In Spain, the government said “only peaceful assemblies are protected.” But according to international human rights law, a government is not allowed to use unreasonable force even if a protest is characterized as non-peaceful, since the assembly may have begun in a peaceful manner.
When government officials work to suppress the people from assembling, they often use forceful “discriminatory” tactics, resulting in injuries, deaths, the criminalization of social leaders, or the all around suppression of democratic rights and processes.
Though the U.S. has not passed a law against protests that is quite as severe or inclusive as other industrialized governments, the House passed at least two laws last week that follow in some countries draconian footsteps.
One of those bills, known as the Federal Land Jobs and Energy Security Act, would charge a $5,000 fee in order to file an official protest gathering against a proposed drilling project, sparking outrage from environmentalists and First Amendment advocates alike.
The legislation would allow oil and gas companies to drill on public lands, and also allow for the commercial leasing of land for the development of oil shale in Western states — specifically Colorado, Utah and Wyoming, and would open up Alaska’s Arctic National Wildlife Refuge to oil and gas exploration, where a contentious battle has been waged by environmentalists for decades on whether to drill.

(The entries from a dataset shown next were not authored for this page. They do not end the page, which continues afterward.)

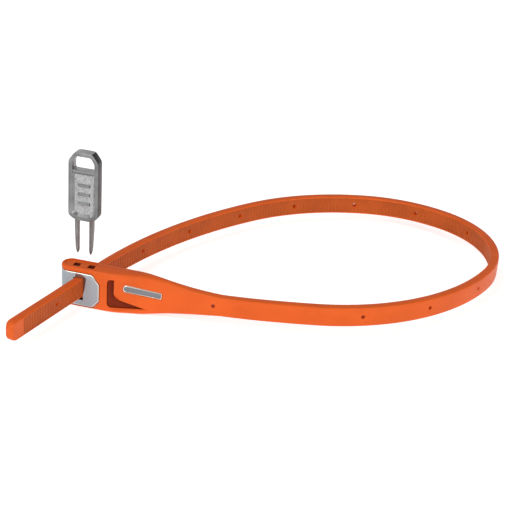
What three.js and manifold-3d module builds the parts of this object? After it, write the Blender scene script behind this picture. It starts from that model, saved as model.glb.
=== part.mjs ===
// A reusable security strap: a steel-cored nylon band moulded in one piece with its lock head, whose
// tail threads through a sprung two-pawl lock, and a loose cast key whose two prongs go down one on
// each side of the band. Millimetres, +Z up. The head's long axis is X, its plated front face looks
// along -Y, and the origin is on the head's underside, below the middle of the band's slot.
import * as THREE from "three";
import { mergeVertices } from "three/addons/utils/BufferGeometryUtils.js";
import Module from "manifold-3d";

const wasm = await Module();
wasm.setup();

// ---------- driving dimensions ----------
const HEAD_HEIGHT = 14.6;
const HEAD_DEPTH = 6.9; // front face to back face at the lock
const HEAD_END_X = -4.5; // centre of the head's half-round end
const BEYOND_END_X = -12; // past the head's end, where cutting shapes start
const HEAD_SHOULDER_X = 11.5; // where the front face starts to sweep back
const NECK_START_X = 26; // where the front face reaches the band's front
const NECK_END_X = 46; // where the head has tapered down to the band
const LIP_TOP = 1.7; // moulding left above the lock
const LIP_BOTTOM = 0.5; // moulding left below the lock

const BAND_WIDTH = 7;
const BAND_THICKNESS = 3;
const BAND_EDGE = 0.7; // chamfer along the band's four edges
const BAND_Y = 2; // the band's centreline as it leaves the head
const BAND_TILT = 12.5; // degrees by which the band crosses the head off square
const TAIL_LENGTH = 41.5; // from the slot's middle to the tip
const TAIL_BLUNT = 2.4; // length over which the tip narrows
const STEP = 3.2; // spacing of the band's sections
// The loop from the neck to the slot, as arcs: [length, turn in degrees].
const LOOP_ARCS = [
  [32, 11],
  [19, 4],
  [74, 59],
  [54, 83],
  [33, 37],
  [48, 37],
  [79, 26.5],
];

const RIB_PITCH = 1.4;
const RIB_DEPTH = 0.35;
const RIB_BAND = 4.8; // width of the ribbed face between its two rails
const RIBBED_RUN = 84; // length of band, back from the tip, that can reach the pawls
const HOLE_PITCH = 25;
const HOLE_COUNT = 15;
const HOLE_RADIUS = 0.7;
const FIRST_HOLE = -17; // distance before the slot's middle, so this one is on the tail
const BADGE_HOLE = 13; // the one place in the row that is left plain

const CORE_THICKNESS = 0.6;
const CORE_HALF = 2; // half width inside the band
const CORE_HEAD_TOP = 4; // the core's upper edge inside the head
const CORE_TONGUE = 4; // its lower edge at the rivets
const CORE_LOW = 2; // and beside the scoop, where it is narrower
const CORE_NECK = 6; // length of neck over which it stays wide
const CORE_PLAY = 0.15; // moulding's clearance round the core

const PLATE = 0.65;
const PLATE_END_X = 6.65;
// The plate's free corners, cut off between a point on its upper or lower edge and one on its end.
const PLATE_TOP_CUT = [4.1, 2.2];
const PLATE_BOTTOM_CUT = [4.4, -3.9];
const SLOT_HALF = 1.8;
const SLOT_TOP = 3.75;
const SLOT_BOTTOM = -4.55;
const FIT = 0.1; // clearance between assembled pieces
const KEYWAY_PLAY = 0.2; // clearance round a prong in the lock body, and a little more in the head

// The thumb scoop and the window, in x and height above the head's middle.
const SCOOP = {
  left: 9.4,
  right: 12.1,
  top: 4.8,
  bottom: -5.5,
  tipX: 22.5,
  tipZ: -5.1,
  corner: 1.5,
  floorY: -1.35,
};
const WINDOW = {
  left: 16.5,
  right: 27.6,
  round: 1.35,
  leftZ: 2.05,
  rightTop: 1.7,
  rightBottom: -0.9,
  floorY: 1.2,
};

const CAVITY_X = 6.2; // half length of the pawl chamber
const CAVITY_Y = 1.95;
const ROOF = 0.95;
const BASE = 0.8;
const BODY_END_X = 9.1;
const RIVET_X = 8;
const RIVET_Z = 2.6;
const RIVET_RADIUS = 0.6;
const RIVET_PLAY = 0.08;

const PAWL_HEIGHT = 9;
const PAWL_BACK = 4.3;
const PAWL_NOTCH = 1;
const PAWL_NOTCH_WALL = 2.45;
const SPRING_RADIUS = 1.2;
const SPRING_WIRE = 0.13;
const SPRING_TURNS = 3;

const PRONG_SPACING = 5.2;
const PRONG_WIDTH = 1.4;
const PRONG_DEPTH = 1.6;
const PRONG_LENGTH = 12.6;
const PRONG_HOVER = 4.2; // prong tips above the head as the key is held ready
const KEY_WIDTH = 10.4;
const KEY_HEIGHT = 24;
const KEY_DEPTH = 3.4;
const KEY_RIM = 1.35;
const KEY_WEB = 1.6;
const KEY_RING = 5; // height of the opening at the top
const KEY_BAR = 0.9; // height of the bar below it
const KEY_BAR_DEPTH = 3;
const GRIP_HALF = 2.2; // half width of each raised grip bar
const GRIP_HEIGHT = 1.2;
const GRIP_PITCH = 3.2;
const GRIP_PROUD = 0.4;

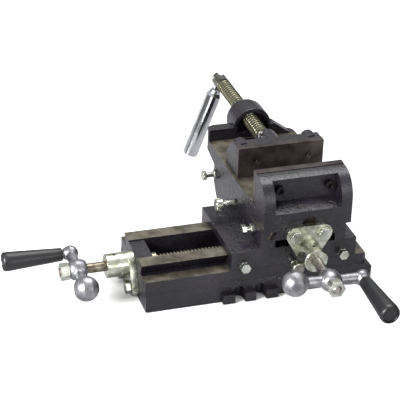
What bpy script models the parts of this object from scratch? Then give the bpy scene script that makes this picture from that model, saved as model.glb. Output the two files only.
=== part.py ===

Rep. Sheila Jackson Lee, D-Texas, proposed an amendment to the bill, hoping to clarify that the $5,000 protest fee was not in violation of First Amendment rights to peacefully assemble, but that addendum was defeated.
The bill has not been approved by the Senate, and the Obama administration has threatened to veto the legislation, since “H.R. 1965 would reverse Administration oil and gas leasing reforms that have established orderly, open, efficient, and environmentally sound processes for energy development on public lands.”